**Work to be completed**
Without altering anything, output the material below.

===============

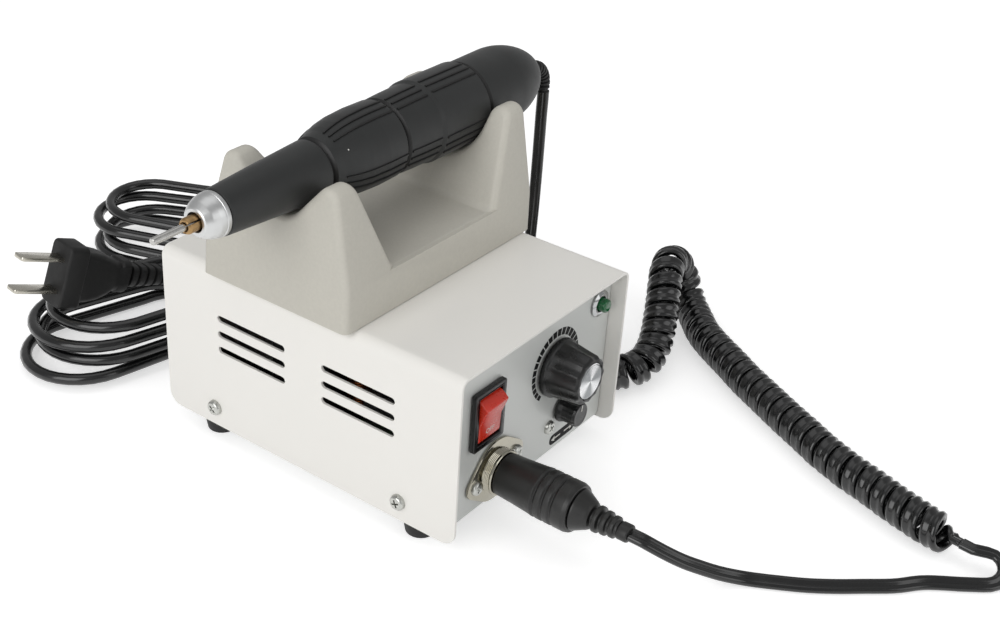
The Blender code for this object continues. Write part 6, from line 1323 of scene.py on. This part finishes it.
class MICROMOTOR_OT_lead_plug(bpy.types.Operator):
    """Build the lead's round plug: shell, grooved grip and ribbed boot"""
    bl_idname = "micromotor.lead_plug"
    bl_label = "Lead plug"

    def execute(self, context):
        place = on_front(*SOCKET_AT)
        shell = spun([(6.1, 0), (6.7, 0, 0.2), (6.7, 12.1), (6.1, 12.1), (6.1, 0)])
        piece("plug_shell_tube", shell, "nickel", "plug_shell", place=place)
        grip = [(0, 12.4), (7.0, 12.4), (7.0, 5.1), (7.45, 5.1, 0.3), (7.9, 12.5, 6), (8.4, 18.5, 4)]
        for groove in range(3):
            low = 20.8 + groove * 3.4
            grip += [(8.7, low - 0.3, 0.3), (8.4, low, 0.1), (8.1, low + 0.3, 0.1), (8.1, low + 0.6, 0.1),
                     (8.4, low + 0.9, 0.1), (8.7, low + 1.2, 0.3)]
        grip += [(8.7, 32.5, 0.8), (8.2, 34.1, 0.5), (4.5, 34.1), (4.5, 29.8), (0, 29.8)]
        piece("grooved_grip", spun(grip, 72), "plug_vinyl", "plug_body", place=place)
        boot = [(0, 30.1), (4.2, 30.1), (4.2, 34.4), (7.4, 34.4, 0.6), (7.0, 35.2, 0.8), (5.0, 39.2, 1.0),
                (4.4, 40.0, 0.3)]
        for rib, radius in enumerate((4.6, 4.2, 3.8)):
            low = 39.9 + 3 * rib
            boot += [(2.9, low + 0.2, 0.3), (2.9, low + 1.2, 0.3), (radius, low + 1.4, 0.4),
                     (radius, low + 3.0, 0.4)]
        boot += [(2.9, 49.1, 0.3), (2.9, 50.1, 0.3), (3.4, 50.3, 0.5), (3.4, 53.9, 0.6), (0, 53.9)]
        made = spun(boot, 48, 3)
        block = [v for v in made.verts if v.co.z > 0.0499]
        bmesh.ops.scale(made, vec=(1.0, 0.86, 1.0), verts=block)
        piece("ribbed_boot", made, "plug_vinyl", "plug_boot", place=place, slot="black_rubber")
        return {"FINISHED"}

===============

**Answer for this exercise**
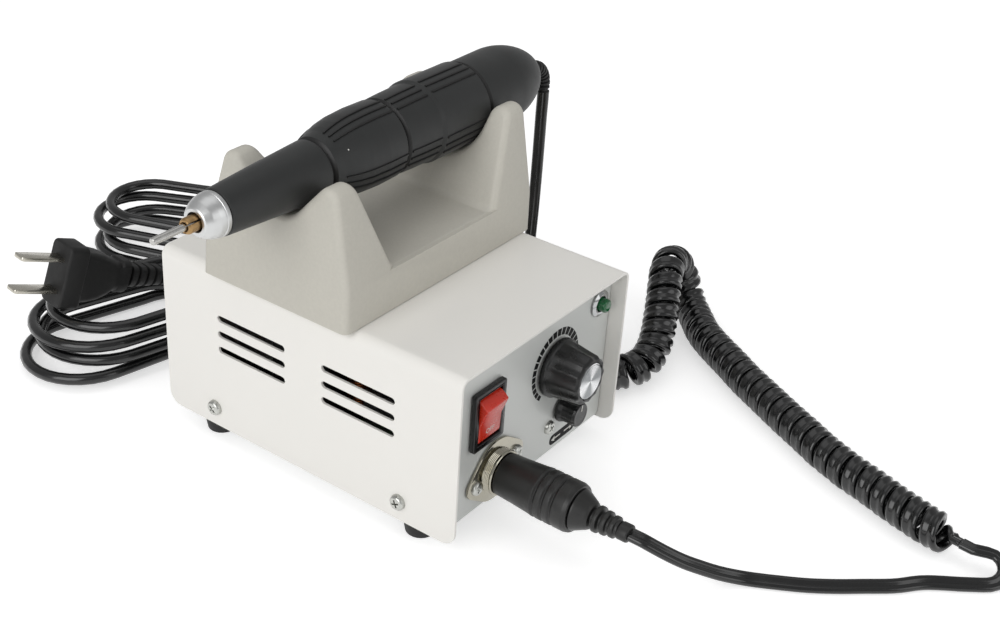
The Blender code for this object continues. Write part 6, from line 1323 of scene.py on. This part finishes it.
class MICROMOTOR_OT_lead_plug(bpy.types.Operator):
    """Build the lead's round plug: shell, grooved grip and ribbed boot"""
    bl_idname = "micromotor.lead_plug"
    bl_label = "Lead plug"

    def execute(self, context):
        place = on_front(*SOCKET_AT)
        shell = spun([(6.1, 0), (6.7, 0, 0.2), (6.7, 12.1), (6.1, 12.1), (6.1, 0)])
        piece("plug_shell_tube", shell, "nickel", "plug_shell", place=place)
        grip = [(0, 12.4), (7.0, 12.4), (7.0, 5.1), (7.45, 5.1, 0.3), (7.9, 12.5, 6), (8.4, 18.5, 4)]
        for groove in range(3):
            low = 20.8 + groove * 3.4
            grip += [(8.7, low - 0.3, 0.3), (8.4, low, 0.1), (8.1, low + 0.3, 0.1), (8.1, low + 0.6, 0.1),
                     (8.4, low + 0.9, 0.1), (8.7, low + 1.2, 0.3)]
        grip += [(8.7, 32.5, 0.8), (8.2, 34.1, 0.5), (4.5, 34.1), (4.5, 29.8), (0, 29.8)]
        piece("grooved_grip", spun(grip, 72), "plug_vinyl", "plug_body", place=place)
        boot = [(0, 30.1), (4.2, 30.1), (4.2, 34.4), (7.4, 34.4, 0.6), (7.0, 35.2, 0.8), (5.0, 39.2, 1.0),
                (4.4, 40.0, 0.3)]
        for rib, radius in enumerate((4.6, 4.2, 3.8)):
            low = 39.9 + 3 * rib
            boot += [(2.9, low + 0.2, 0.3), (2.9, low + 1.2, 0.3), (radius, low + 1.4, 0.4),
                     (radius, low + 3.0, 0.4)]
        boot += [(2.9, 49.1, 0.3), (2.9, 50.1, 0.3), (3.4, 50.3, 0.5), (3.4, 53.9, 0.6), (0, 53.9)]
        made = spun(boot, 48, 3)
        block = [v for v in made.verts if v.co.z > 0.0499]
        bmesh.ops.scale(made, vec=(1.0, 0.86, 1.0), verts=block)
        piece("ribbed_boot", made, "plug_vinyl", "plug_boot", place=place, slot="black_rubber")
        return {"FINISHED"}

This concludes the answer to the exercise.